## Stated exercise
Give the data again exactly, from its opening line through the line in which "from mathutils import Matrix, Vector, noise" appears.

## Material

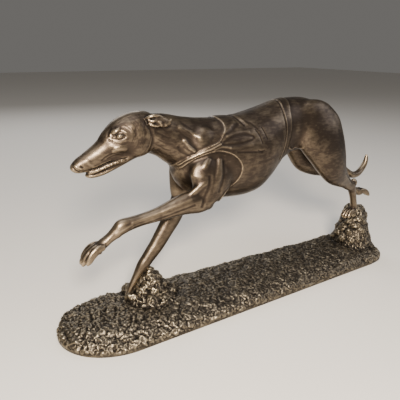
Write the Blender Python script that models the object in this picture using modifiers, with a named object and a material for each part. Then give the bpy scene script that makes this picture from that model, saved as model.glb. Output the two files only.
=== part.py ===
"""A running greyhound in a racing jacket, cast in one piece with the strip of turf that it runs on.

The dog runs towards -X, +Z is up, and the origin is under the middle of the turf, on its flat underside.
"""

import math

import bmesh
import bpy
import numpy as np
from mathutils import Matrix, Vector, noise

# The turf strip, in metres. Its middle is this far in front of the middle of the dog.
TURF_LENGTH = 0.281
TURF_LEAD = 0.002
TURF_HEAD_WIDTH = 0.067
TURF_TAIL_WIDTH = 0.0555
TURF_EDGE = 0.0035
TURF_CROWN = 0.0115
TURF_WANDER = 0.0014
TURF_RELIEF = 0.0008
TURF_GRAIN = 0.0065

# The dog, in metres. Its pose, proportions and carving are shares of this height.
DOG_HEIGHT = 0.128

# The racing jacket, in metres: how far its cloth and its corded hems stand out.
JACKET_THICKNESS = 0.0005
HEM_HEIGHT = 0.0009
HEM_WIDTH = 0.0018

# How finely the casting is cut: the first grid in metres, the triangles left before its underside is cut
# flat, and how often the flesh is smoothed, so that its forms melt into each other.
SKIN_GRID = 0.0010
SKIN_TRIANGLES = 11800
BLEND_ROUNDS = 18

# The drawing that the dog's rows below are read from: its height, from the crown of the turf to the
# top of the back, and the height of that crown, in drawing units.
DRAWN_HEIGHT = 128.0
DRAWN_CROWN = 11.5
UNIT = DOG_HEIGHT / DRAWN_HEIGHT

RING_SIDES = 20
STEPS_A_ROW = 4
TURF_SIDES = 120


def placed(x, y, z):
    """A point of the drawing, in metres, with the dog standing on the turf's crown."""
    return Vector((x * UNIT, y * UNIT, TURF_CROWN + (z - DRAWN_CROWN) * UNIT))


def smooth_rows(rows, steps=STEPS_A_ROW):
    """Rows in between the given ones, on a Catmull-Rom curve through them."""
    rows = np.array(rows, float)
    padded = np.vstack([2 * rows[0] - rows[1], rows, 2 * rows[-1] - rows[-2]])
    found = []
    for i in range(len(rows) - 1):
        a, b, c, d = padded[i : i + 4]
        for t in np.arange(steps) / steps:
            bend = (2 * a - 5 * b + 4 * c - d) * t**2 + (3 * b - a - 3 * c + d) * t**3
            found.append(0.5 * (2 * b + (c - a) * t + bend))
    found.append(rows[-1])
    return found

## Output
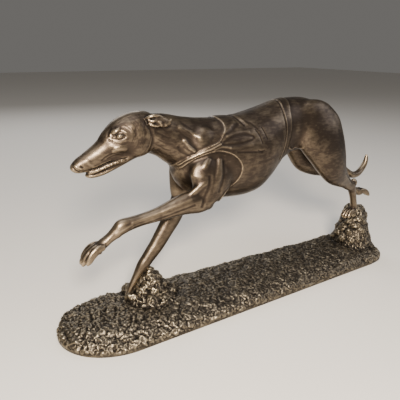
Write the Blender Python script that models the object in this picture using modifiers, with a named object and a material for each part. Then give the bpy scene script that makes this picture from that model, saved as model.glb. Output the two files only.
=== part.py ===
"""A running greyhound in a racing jacket, cast in one piece with the strip of turf that it runs on.

The dog runs towards -X, +Z is up, and the origin is under the middle of the turf, on its flat underside.
"""

import math

import bmesh
import bpy
import numpy as np
from mathutils import Matrix, Vector, noise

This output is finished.